Friend: You should be my boyfriend for a week and see how you like it.

Me: No. That is a bad idea.

Friend: I was joking, just a day.

Me: Haha.

……

Friend: I’m looking for a friend.

Me: Are you okay?

Friend: I’m looking for someone to hang out with.

Me: We can hang out.

Friend: And have sex with

Me: I don’t do relationships

Friend: I don’t want a relationship. I just want a buddy.

Me: Based on our conversations, I think you want a relationship.

Friend: I don’t anymore. I just want someone I can hang with and cuddle and spend time with sometimes, and be intimate with.

Me: Sounds like a relationship

…..

Friend: I’m just looking for someone I can have sex with a couple of times a week.

……

Friend: I’m just looking for someone I can have sex with once a month

…….

Friend: I’m just looking for someone to have sex with whenever they feel like it.

This is an extreme example, of course, but this type of thing has happened multiple times over the last several years.

I imagine some people equate sex to love. Sadly, as far as I can tell, this is the goal of Samuels’s proteges. The end product is a woman who is submissive and basically willing to do anything for a man.

Photo by Nathan Dumlao on Unsplash

I hope my empathy for the men and women involved in these situations comes through in my writing. Their actions usually stem from a place of pain, a desire for love and connection, and a fear of rejection.

I’m constantly inundated with the agony of the modern dating world, and I try my best to be a listening ear. Sometimes, real friendship is more meaningful than romantic entanglements, even though it may not seem so at the time.
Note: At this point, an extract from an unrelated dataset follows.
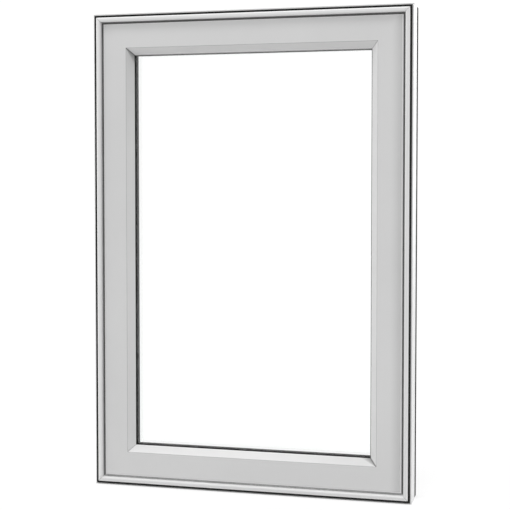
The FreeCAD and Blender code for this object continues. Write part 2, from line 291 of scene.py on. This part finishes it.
def vinylMaterial(name, look, upright):
    # extruded vinyl: clouds, painted shade beside the rim, painted highlights along rounded edges,
    # painted light on the outer sides of the uprights, dust with painted shade in recesses, a mitre seam
    # with painted shade beside it, and streaks along the bar in gloss and relief
    material, graph, skin = newMaterial(name, IOR=vinylLook["ior"])
    along = 1.0 / vinylLook["streakLength"]
    streaks = graph.use(dieLines, Stretch=(1.0, 1.0, along) if upright else (along, 1.0, 1.0))["Streaks"]
    spot = graph.use(ringPlace, **{"Half Width": halfWidth, "Half Height": halfHeight, "Front": cadLow.y})
    inFront = graph.calc("LESS_THAN", spot["Back"], look["frontDepth"])
    tone = graph.blend(graph.use(mottle)["Clouds"], grey(look["tone"]), grey(look["shade"]))

    # painted shade: the front darkens in bands beside the rim at the right, the top and the bottom
    if "paintedShade" in look:
        paintedShade = look["paintedShade"]
        sides = [graph.span(spot["From " + side], paintedShade["start"], paintedShade["end"], paintedShade[side], 0.0)
                 for side in ("Right", "Top", "Bottom")]
        darkestPaintedShade = graph.calc("MAXIMUM", graph.calc("MAXIMUM", sides[0], sides[1]), sides[2])
        tone = graph.blend(graph.calc("MULTIPLY", darkestPaintedShade, inFront), tone, grey(0.0))
    # painted highlight: a paler band along a rounded edge on the front
    paintedHighlight = look["paintedHighlight"]
    rising = graph.span(spot["Inward"], paintedHighlight["start"], paintedHighlight["start"] + paintedHighlight["fade"])
    falling = graph.span(spot["Inward"], paintedHighlight["end"] - paintedHighlight["fade"], paintedHighlight["end"], 1.0, 0.0)
    highlightShare = graph.calc("MULTIPLY", graph.calc("MINIMUM", rising, falling), inFront)
    tone = graph.blend(highlightShare, tone, grey(paintedHighlight["tone"]))
    # painted light: the outer sides of the upright frame bars are paler
    if "outside" in look and upright:
        outside = look["outside"]
        paintedSideLight = graph.span(spot["Inward"], outside["start"], outside["end"], 1.0, 0.0)
        tone = graph.blend(paintedSideLight, tone, grey(outside["tone"]))

    # dust with painted shade: darker where the surface is shut in
    settledShadeAndDust = graph.calc("MULTIPLY", graph.use(recessShadeAndDust, Reach=barShadeAndDust["reach"])["Dust"], barShadeAndDust["amount"])
    tone = graph.blend(settledShadeAndDust, tone, grey(barShadeAndDust["tone"]))
    relief = graph.calc("MULTIPLY", streaks, vinylLook["streakDepth"])
    if "seam" in look:
        seam = look["seam"]
        width = graph.calc("MULTIPLY_ADD", spot["Open Corner"], seam["openWidth"], seam["width"])
        joint = graph.span(spot["From Mitre"], 0.0, width, 1.0, 0.0)
        tone = graph.blend(joint, tone, grey(seam["tone"]))
        relief = graph.calc("MULTIPLY_ADD", joint, -vinylLook["seamDepth"], relief)
    # painted shade: a dark wedge and a faint tail beside the upper left and lower right mitres
    if "wedge" in look:
        wedge = look["wedge"]
        width = graph.span(
            spot["Inward"], wedge["start"], wedge["end"], wedge["startWidth"], wedge["endWidth"], soft=False)
        deep = graph.span(spot["From Mitre"], 0.0, width, wedge["amount"], 0.0)
        faint = graph.span(spot["From Mitre"], 0.0, wedge["reach"], wedge["tail"], 0.0)
        shaded = graph.calc("MULTIPLY", graph.calc("MAXIMUM", deep, faint), spot["Shaded End"])
        tone = graph.blend(shaded, tone, grey(wedge["tone"]))
    if "hairline" in look:
        line = look["hairline"]
        apart = graph.calc("ABSOLUTE", graph.calc("SUBTRACT", spot["Inward"], line["inward"]))
        grime = graph.span(apart, 0.0, line["width"], line["amount"], 0.0)
        tone = graph.blend(graph.calc("MULTIPLY", grime, inFront), tone, grey(line["tone"]))
    graph.feed(skin.inputs["Base Color"], tone)

    smoothest = vinylLook["roughness"] - vinylLook["streakRoughness"] / 2
    roughest = vinylLook["roughness"] + vinylLook["streakRoughness"] / 2
    graph.feed(skin.inputs["Roughness"], graph.span(streaks, noiseLow, noiseHigh, smoothest, roughest))
    bump = graph.add("ShaderNodeBump")
    bump.inputs["Distance"].default_value = 1.0
    graph.feed(bump.inputs["Height"], relief)
    graph.feed(bump.inputs["Normal"], graph.use(softEdge, Radius=vinylLook["edgeRadius"])["Normal"])
    graph.feed(skin.inputs["Normal"], bump.outputs["Normal"])
    return material


rubberLook = {
    "perimeterRubber": {
        "tone": 0.008, "fleck": 0.02, "roughness": 0.6, "sheen": 0.2, "grain": 500.0, "depth": 0.00004},
    "weatherRubber": {
        "tone": 0.12, "fleck": 0.18, "roughness": 0.75, "sheen": 0.3, "grain": 900.0, "depth": 0.00006},
    # painted light: a pale copy of the dark rubber, for the weather seal at the bottom and the gasket at the
    # top of the glass
    "paleRubberPaintedLight": {
        "tone": 0.42, "fleck": 0.55, "roughness": 0.9, "sheen": 0.1, "grain": 500.0, "depth": 0.00008},
    "tapeFoam": {
        "tone": 0.02, "fleck": 0.05, "roughness": 0.95, "sheen": 0.05, "grain": 1200.0, "depth": 0.0002},
    "gasketRubber": {
        "tone": 0.008, "fleck": 0.015, "roughness": 0.6, "sheen": 0.2, "grain": 600.0, "depth": 0.00003},
    "spacerSkin": {
        "tone": 0.01, "fleck": 0.016, "roughness": 0.7, "sheen": 0.2, "grain": 900.0, "depth": 0.00003},
    "blockPlastic": {
        "tone": 0.20, "fleck": 0.26, "roughness": 0.5, "sheen": 0.5, "grain": 300.0, "depth": 0.00002},
}
mouldedSkin = {"ior": 1.5, "cloudScale": 20.0, "unevenness": 0.05}  # the same for all of them


def rubberMaterial(name, tone, fleck, roughness, sheen, grain, depth):
    # rubber, foam and moulded plastic: a fine grain and cloudy unevenness
    material, graph, skin = newMaterial(name, IOR=mouldedSkin["ior"], Specular_IOR_Level=sheen)
    mask = graph.use(mottle, **{"Cloud Scale": mouldedSkin["cloudScale"], "Speckle Scale": grain})
    mixed = graph.calc("MULTIPLY", mask["Clouds"], mask["Speckle"])
    graph.feed(skin.inputs["Base Color"], graph.blend(mixed, grey(tone), grey(fleck)))
    smoothest = roughness - mouldedSkin["unevenness"]
    roughest = roughness + mouldedSkin["unevenness"]
    graph.feed(skin.inputs["Roughness"], graph.span(mask["Clouds"], 0.0, 1.0, smoothest, roughest))
    bump = graph.add("ShaderNodeBump")
    bump.inputs["Distance"].default_value = depth
    graph.feed(bump.inputs["Height"], mask["Speckle"])
    graph.feed(skin.inputs["Normal"], bump.outputs["Normal"])
    return material


glassLook = {"tint": (0.985, 0.995, 0.99, 1.0), "clear": 0.96, "ior": 1.52, "cloudScale": 1.5}


def glassMaterial():
    # float glass with a trace of tint in slow clouds, clear to lamps and to soft light from behind it
    material, graph, skin = newMaterial(
        "clearPane", IOR=glassLook["ior"], Roughness=0.0, Transmission_Weight=1.0)
    clouds = graph.use(mottle, **{"Cloud Scale": glassLook["cloudScale"]})["Clouds"]
    graph.feed(skin.inputs["Base Color"], graph.blend(clouds, glassLook["tint"], grey(1.0)))
    clear = graph.add("ShaderNodeBsdfTransparent")
    clear.inputs["Color"].default_value = grey(glassLook["clear"])
    rays = graph.add("ShaderNodeLightPath").outputs
    passing = graph.calc("MAXIMUM", rays["Is Shadow Ray"], rays["Is Diffuse Ray"])
    either = graph.add("ShaderNodeMixShader")
    graph.feed(either.inputs[0], passing)
    graph.feed(either.inputs[1], skin.outputs["BSDF"])
    graph.feed(either.inputs[2], clear.outputs["BSDF"])
    graph.feed(graph.tree.nodes["surface"].inputs["Surface"], either.outputs["Shader"])
    return material


finishes = {name: rubberMaterial(name, **look) for name, look in rubberLook.items()}
for piece, look in barLook.items():
    for run, upright in (("Level", False), ("Upright", True)):
        name = piece + "Vinyl" + run
        finishes[name] = vinylMaterial(name, look, upright)
finishes["clearPane"] = glassMaterial()
print("finishes built:", ", ".join(sorted(finishes)))

# Which finish each kind of part takes, by the start of its name: the first that fits counts.
# A bar of vinyl also goes by the way it runs.
finishOfKind = {
    "frame_tape": "tapeFoam",
    "frame": "frameVinyl",
    "sash_packer": "blockPlastic",
    "sash": "sashVinyl",
    "glazing_bead": "beadVinyl",
    "perimeter_seal": "perimeterRubber",
    # the weather seal at the bottom and the gasket at the top take the pale rubber of painted light
    "weather_seal_bottom": "paleRubberPaintedLight",
    "weather_seal": "weatherRubber",
    "rear_seal": "weatherRubber",
    "front_gasket_top": "paleRubberPaintedLight",
    "front_gasket": "gasketRubber",
    "rear_gasket": "gasketRubber",
    "glass_spacer": "spacerSkin",
    "glass_front_pane": "clearPane",
    "glass_rear_pane": "clearPane",
    "setting_block": "blockPlastic",
}


def finishOf(partName):
    kind = next(start for start in finishOfKind if partName.startswith(start))
    name = finishOfKind[kind]
    if not name.endswith("Vinyl"):
        return finishes[name]
    low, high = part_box(partName)
    upright = high.z - low.z > high.x - low.x
    return finishes[name + ("Upright" if upright else "Level")]


for partName, part in parts.items():
    part.data.materials.clear()
    part.data.materials.append(finishOf(partName))
print("finishes given to all parts")


# Stage: a plain pale floor that the window stands on

floorLook = {"radius": 7.0, "sides": 96, "tone": 0.63, "whiteShare": 0.55, "whiteLevel": 1.31}


def seesBackground(graph):
    # 1 for the rays that show the background: camera, mirror and glass rays
    rays = graph.add("ShaderNodeLightPath").outputs
    shown = graph.calc("MAXIMUM", rays["Is Camera Ray"], rays["Is Glossy Ray"])
    return graph.calc("MAXIMUM", shown, rays["Is Transmission Ray"])


def floorMaterial():
    # pale and dull, with some plain white added for the rays that show the background
    material = bpy.data.materials.new("paleFloor")
    material.use_nodes = True
    material.node_tree.nodes.clear()
    graph = Graph(material.node_tree)
    plain = graph.add("ShaderNodeBsdfDiffuse")
    plain.inputs["Color"].default_value = grey(floorLook["tone"])
    white = graph.add("ShaderNodeEmission")
    white.inputs["Strength"].default_value = floorLook["whiteLevel"]
    either = graph.add("ShaderNodeMixShader")
    graph.feed(either.inputs[0], graph.calc("MULTIPLY", seesBackground(graph), floorLook["whiteShare"]))
    graph.feed(either.inputs[1], plain.outputs["BSDF"])
    graph.feed(either.inputs[2], white.outputs["Emission"])
    output = graph.add("ShaderNodeOutputMaterial")
    graph.feed(output.inputs["Surface"], either.outputs["Shader"])
    return material


def addFloor():
    mesh = bpy.data.meshes.new("floor")
    disc = bmesh.new()
    bmesh.ops.create_circle(disc, cap_ends=True, radius=floorLook["radius"], segments=floorLook["sides"])
    disc.to_mesh(mesh)
    disc.free()
    floor = bpy.data.objects.new("floor", mesh)
    scene.collection.objects.link(floor)
    mesh.materials.append(floorMaterial())


# Light: an even white room, a soft lamp high in front, a broad one on the left and one behind on the right

worldLook = {"roomLight": 0.66, "white": 1.03}


def setWorld():
    world = bpy.data.worlds.new("whiteRoom")
    scene.world = world
    world.use_nodes = True
    world.node_tree.nodes.clear()
    graph = Graph(world.node_tree)
    either = graph.add("ShaderNodeMixShader")
    graph.feed(either.inputs[0], seesBackground(graph))
    for socket, strength in ((1, worldLook["roomLight"]), (2, worldLook["white"])):
        shade = graph.add("ShaderNodeBackground")
        shade.inputs["Color"].default_value = grey(1.0)
        shade.inputs["Strength"].default_value = strength
        graph.feed(either.inputs[socket], shade.outputs[0])
    output = graph.add("ShaderNodeOutputWorld")
    graph.feed(output.inputs["Surface"], either.outputs["Shader"])


lamps = {
    "keyLamp": {"towards": (0.0, -0.28, 0.96), "level": 0.40, "spread": 16},
    "leftLamp": {"towards": (-0.96, -0.28, 0.05), "level": 0.32, "spread": 40},
    "rearRightLamp": {"towards": (0.642, 0.765, 0.05), "level": 0.45, "spread": 70},
}
lampDistance = 3.0  # only for show: a sun lamp lights the same from any distance


def addLamp(name, towards, level, spread):
    # level is the light on a surface square to it, as a share of a white room's; spread is in degrees
    light = bpy.data.lights.new(name, "SUN")
    light.energy = level * math.pi
    light.angle = math.radians(spread)
    lamp = bpy.data.objects.new(name, light)
    lamp.rotation_mode = "QUATERNION"
    lamp.rotation_quaternion = Vector(towards).to_track_quat("Z", "Y")
    lamp.location = Vector(towards) * lampDistance
    scene.collection.objects.link(lamp)


addFloor()
setWorld()
for name, lamp in lamps.items():
    addLamp(name, **lamp)
print("floor, room and lamps in place")

# Camera, worked out from the straight edges of the photograph: its frame is 510 pixels square,
# and its line of sight meets the picture above the middle
cameraView = {
    "place": (0.5569, -2.15334, 0.58571), "turn": 14.388, "down": 2.317,
    "focalPixels": 1182.0, "framePixels": 510, "sightRow": 228.5, "sensor": 36.0,
}


def addCamera():
    lens = bpy.data.cameras.new("camera")
    lens.sensor_width = cameraView["sensor"]
    lens.lens = cameraView["focalPixels"] / cameraView["framePixels"] * cameraView["sensor"]
    lens.shift_y = cameraView["sightRow"] / cameraView["framePixels"] - 0.5
    camera = bpy.data.objects.new("camera", lens)
    camera.location = cameraView["place"]
    camera.rotation_euler = (
        math.radians(90 - cameraView["down"]), 0.0, math.radians(cameraView["turn"]))
    scene.collection.objects.link(camera)
    scene.camera = camera


addCamera()
scene.view_settings.view_transform = "Standard"
print("camera in place")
The woman who desperately reached out for a relationship later thanked me for not taking advantage of her during a time of pain.
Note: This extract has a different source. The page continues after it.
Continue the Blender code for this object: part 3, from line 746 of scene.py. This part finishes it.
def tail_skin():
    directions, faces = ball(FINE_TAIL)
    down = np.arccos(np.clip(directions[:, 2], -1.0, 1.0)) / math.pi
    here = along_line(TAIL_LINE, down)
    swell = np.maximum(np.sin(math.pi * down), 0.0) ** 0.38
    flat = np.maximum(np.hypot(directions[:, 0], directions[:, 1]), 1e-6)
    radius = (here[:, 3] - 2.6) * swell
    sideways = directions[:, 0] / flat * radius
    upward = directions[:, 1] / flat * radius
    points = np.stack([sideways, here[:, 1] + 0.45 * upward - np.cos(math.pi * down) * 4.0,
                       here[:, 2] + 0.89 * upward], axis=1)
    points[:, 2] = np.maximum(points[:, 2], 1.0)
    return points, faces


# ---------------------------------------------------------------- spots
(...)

Still, I encourage her to seek therapy. I encourage any woman who feels the need to make herself small to please a man to be honest about what is important to her. We can be so quick to trick ourselves without realizing it.

I encourage men to seek therapy if they feel the only way they can find love and affection is by making a woman into a doormat. If they find some pride in that, I encourage them to look in the mirror and ask if they see a good person looking back.

As for the Kevin Samuels types who make money by manipulating boys, well, you already know you are garbage, but it isn’t too late to reflect and make some changes.